▶ **TASK DETAILS**
Output, word for word, every line from the start of the listing down to and including the line that contains "None], cloth.shape[1], axis=1)"; include nothing else.

## start RECORDED INFORMATION

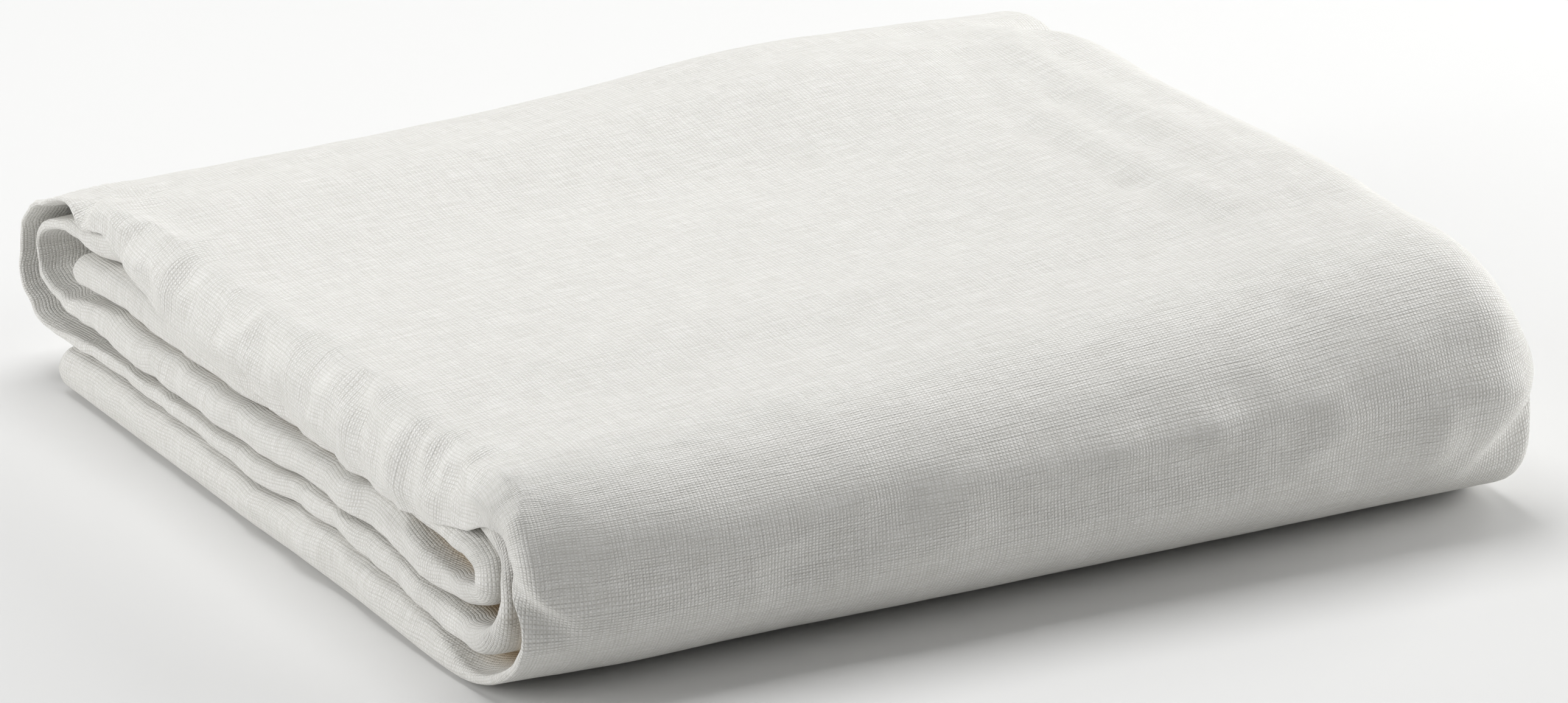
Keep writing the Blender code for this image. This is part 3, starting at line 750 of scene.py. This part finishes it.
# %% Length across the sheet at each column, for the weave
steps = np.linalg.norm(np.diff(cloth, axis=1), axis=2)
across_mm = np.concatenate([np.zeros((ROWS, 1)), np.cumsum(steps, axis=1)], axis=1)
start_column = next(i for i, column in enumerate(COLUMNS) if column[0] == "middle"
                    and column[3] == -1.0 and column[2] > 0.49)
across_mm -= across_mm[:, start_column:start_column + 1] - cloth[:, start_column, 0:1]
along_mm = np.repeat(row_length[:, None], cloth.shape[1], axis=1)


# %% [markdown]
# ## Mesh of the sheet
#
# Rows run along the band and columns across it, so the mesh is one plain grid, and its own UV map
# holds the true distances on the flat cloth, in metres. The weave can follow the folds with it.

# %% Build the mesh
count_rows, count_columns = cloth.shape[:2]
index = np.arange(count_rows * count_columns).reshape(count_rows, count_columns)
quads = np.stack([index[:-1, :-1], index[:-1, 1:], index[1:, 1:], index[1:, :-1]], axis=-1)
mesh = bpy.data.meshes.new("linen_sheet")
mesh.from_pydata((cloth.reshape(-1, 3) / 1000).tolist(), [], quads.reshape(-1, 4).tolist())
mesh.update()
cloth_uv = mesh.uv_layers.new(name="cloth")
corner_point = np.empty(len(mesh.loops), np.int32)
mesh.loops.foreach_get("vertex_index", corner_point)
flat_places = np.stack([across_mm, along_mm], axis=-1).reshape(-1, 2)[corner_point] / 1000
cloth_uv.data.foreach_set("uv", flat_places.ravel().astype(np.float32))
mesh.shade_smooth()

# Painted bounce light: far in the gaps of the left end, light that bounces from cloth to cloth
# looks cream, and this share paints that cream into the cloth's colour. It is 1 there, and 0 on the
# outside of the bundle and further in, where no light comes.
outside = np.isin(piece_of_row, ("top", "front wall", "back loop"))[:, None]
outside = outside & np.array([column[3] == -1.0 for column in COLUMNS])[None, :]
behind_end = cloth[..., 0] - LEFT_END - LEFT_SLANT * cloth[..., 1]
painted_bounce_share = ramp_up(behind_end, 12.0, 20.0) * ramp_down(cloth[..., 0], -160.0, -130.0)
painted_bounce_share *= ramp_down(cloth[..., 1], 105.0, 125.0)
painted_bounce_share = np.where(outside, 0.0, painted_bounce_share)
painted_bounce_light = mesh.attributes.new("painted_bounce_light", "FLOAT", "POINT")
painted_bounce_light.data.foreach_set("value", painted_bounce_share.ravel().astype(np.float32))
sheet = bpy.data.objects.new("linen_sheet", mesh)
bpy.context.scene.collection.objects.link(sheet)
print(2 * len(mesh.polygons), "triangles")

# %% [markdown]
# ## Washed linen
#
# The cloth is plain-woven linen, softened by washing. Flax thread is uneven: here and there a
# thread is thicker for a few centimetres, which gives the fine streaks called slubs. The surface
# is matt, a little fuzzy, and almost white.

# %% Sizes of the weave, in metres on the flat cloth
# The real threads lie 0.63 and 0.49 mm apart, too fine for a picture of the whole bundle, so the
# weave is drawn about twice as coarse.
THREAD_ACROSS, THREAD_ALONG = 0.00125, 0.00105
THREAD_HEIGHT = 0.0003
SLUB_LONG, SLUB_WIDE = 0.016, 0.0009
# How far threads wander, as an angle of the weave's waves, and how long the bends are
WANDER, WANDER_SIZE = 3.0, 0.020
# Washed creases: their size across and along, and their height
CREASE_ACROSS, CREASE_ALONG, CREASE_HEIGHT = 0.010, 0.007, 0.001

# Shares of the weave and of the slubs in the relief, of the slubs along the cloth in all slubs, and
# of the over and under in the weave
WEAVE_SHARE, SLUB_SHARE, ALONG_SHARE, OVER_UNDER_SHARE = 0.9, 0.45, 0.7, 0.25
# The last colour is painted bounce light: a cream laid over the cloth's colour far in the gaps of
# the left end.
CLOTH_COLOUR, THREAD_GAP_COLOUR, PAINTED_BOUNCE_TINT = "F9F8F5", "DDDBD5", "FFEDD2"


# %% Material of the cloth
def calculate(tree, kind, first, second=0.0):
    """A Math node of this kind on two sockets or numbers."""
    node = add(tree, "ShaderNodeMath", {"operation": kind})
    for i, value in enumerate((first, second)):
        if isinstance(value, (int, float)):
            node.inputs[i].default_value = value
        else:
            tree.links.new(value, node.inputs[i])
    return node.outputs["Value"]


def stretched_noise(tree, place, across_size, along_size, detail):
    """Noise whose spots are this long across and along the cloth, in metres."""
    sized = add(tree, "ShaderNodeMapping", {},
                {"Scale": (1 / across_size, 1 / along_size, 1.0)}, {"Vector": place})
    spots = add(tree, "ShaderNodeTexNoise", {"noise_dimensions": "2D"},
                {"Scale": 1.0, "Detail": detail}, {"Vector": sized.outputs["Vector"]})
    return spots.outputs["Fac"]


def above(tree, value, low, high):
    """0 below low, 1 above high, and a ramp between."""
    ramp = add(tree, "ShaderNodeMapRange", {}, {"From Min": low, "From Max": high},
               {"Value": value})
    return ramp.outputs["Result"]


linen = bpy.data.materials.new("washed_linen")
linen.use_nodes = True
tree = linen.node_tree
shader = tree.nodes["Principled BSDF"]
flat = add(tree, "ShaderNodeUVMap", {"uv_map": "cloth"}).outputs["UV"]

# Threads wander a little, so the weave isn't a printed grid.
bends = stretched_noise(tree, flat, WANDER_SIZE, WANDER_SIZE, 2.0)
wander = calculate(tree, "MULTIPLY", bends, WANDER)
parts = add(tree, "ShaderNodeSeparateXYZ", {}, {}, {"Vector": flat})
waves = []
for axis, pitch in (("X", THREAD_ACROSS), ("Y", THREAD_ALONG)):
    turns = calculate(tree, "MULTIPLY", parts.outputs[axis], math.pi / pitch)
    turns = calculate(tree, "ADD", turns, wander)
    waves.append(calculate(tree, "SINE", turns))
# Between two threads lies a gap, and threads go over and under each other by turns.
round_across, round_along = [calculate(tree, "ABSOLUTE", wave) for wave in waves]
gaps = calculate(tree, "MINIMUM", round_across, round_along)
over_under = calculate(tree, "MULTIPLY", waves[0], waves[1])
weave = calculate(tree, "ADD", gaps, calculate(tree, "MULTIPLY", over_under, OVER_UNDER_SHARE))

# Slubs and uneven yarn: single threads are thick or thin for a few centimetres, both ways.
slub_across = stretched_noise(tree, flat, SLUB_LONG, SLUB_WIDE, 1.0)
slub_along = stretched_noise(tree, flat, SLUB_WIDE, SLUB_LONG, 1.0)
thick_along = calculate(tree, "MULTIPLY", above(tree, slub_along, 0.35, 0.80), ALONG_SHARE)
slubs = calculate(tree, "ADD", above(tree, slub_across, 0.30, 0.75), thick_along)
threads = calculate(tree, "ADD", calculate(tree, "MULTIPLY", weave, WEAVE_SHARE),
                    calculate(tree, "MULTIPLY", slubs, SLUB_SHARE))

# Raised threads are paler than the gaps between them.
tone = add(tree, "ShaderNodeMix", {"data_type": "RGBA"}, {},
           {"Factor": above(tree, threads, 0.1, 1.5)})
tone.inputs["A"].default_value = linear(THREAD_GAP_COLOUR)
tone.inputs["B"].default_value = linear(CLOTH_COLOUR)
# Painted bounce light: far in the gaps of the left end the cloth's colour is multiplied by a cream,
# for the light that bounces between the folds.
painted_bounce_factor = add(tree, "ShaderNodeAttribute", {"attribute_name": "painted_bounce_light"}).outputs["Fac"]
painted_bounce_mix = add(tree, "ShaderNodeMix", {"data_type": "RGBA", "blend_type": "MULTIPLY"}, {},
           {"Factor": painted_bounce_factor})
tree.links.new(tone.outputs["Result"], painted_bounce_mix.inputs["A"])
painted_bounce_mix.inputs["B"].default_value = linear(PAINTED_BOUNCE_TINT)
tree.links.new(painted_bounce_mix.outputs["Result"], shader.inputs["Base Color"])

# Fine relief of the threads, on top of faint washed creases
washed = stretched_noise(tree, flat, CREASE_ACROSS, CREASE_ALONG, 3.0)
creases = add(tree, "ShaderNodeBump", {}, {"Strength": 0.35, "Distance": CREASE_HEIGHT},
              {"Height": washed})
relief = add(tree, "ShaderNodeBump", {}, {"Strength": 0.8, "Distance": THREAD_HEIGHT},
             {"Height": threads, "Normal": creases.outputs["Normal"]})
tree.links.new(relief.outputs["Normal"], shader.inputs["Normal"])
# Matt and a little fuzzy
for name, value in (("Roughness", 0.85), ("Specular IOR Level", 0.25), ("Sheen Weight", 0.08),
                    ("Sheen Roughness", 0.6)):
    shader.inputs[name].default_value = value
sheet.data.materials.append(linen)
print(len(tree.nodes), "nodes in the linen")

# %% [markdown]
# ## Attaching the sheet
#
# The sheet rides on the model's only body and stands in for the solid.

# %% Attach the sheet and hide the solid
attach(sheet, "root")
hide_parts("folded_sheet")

## end RECORDED INFORMATION

▶ **WRITTEN SOLUTION**
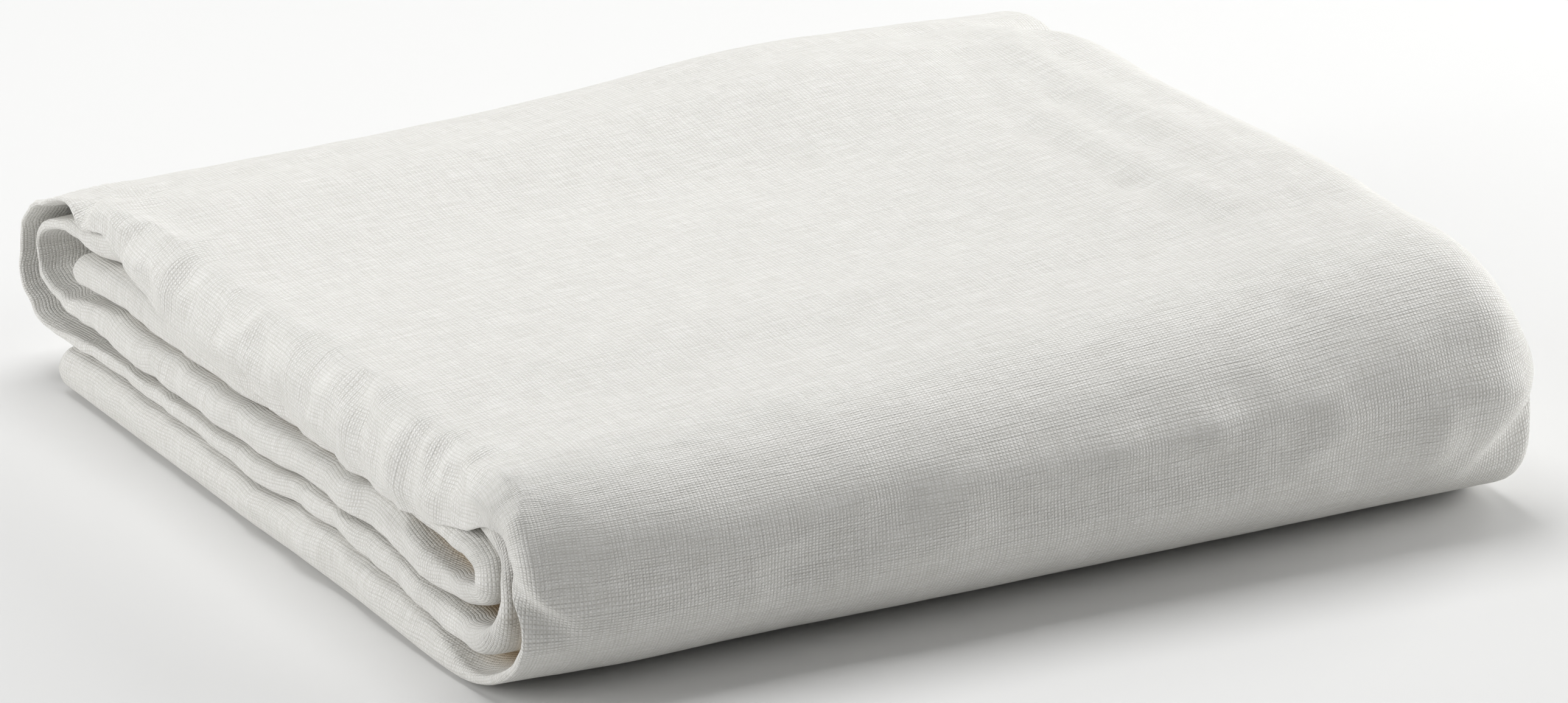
Keep writing the Blender code for this image. This is part 3, starting at line 750 of scene.py. This part finishes it.
# %% Length across the sheet at each column, for the weave
steps = np.linalg.norm(np.diff(cloth, axis=1), axis=2)
across_mm = np.concatenate([np.zeros((ROWS, 1)), np.cumsum(steps, axis=1)], axis=1)
start_column = next(i for i, column in enumerate(COLUMNS) if column[0] == "middle"
                    and column[3] == -1.0 and column[2] > 0.49)
across_mm -= across_mm[:, start_column:start_column + 1] - cloth[:, start_column, 0:1]
along_mm = np.repeat(row_length[:, None], cloth.shape[1], axis=1)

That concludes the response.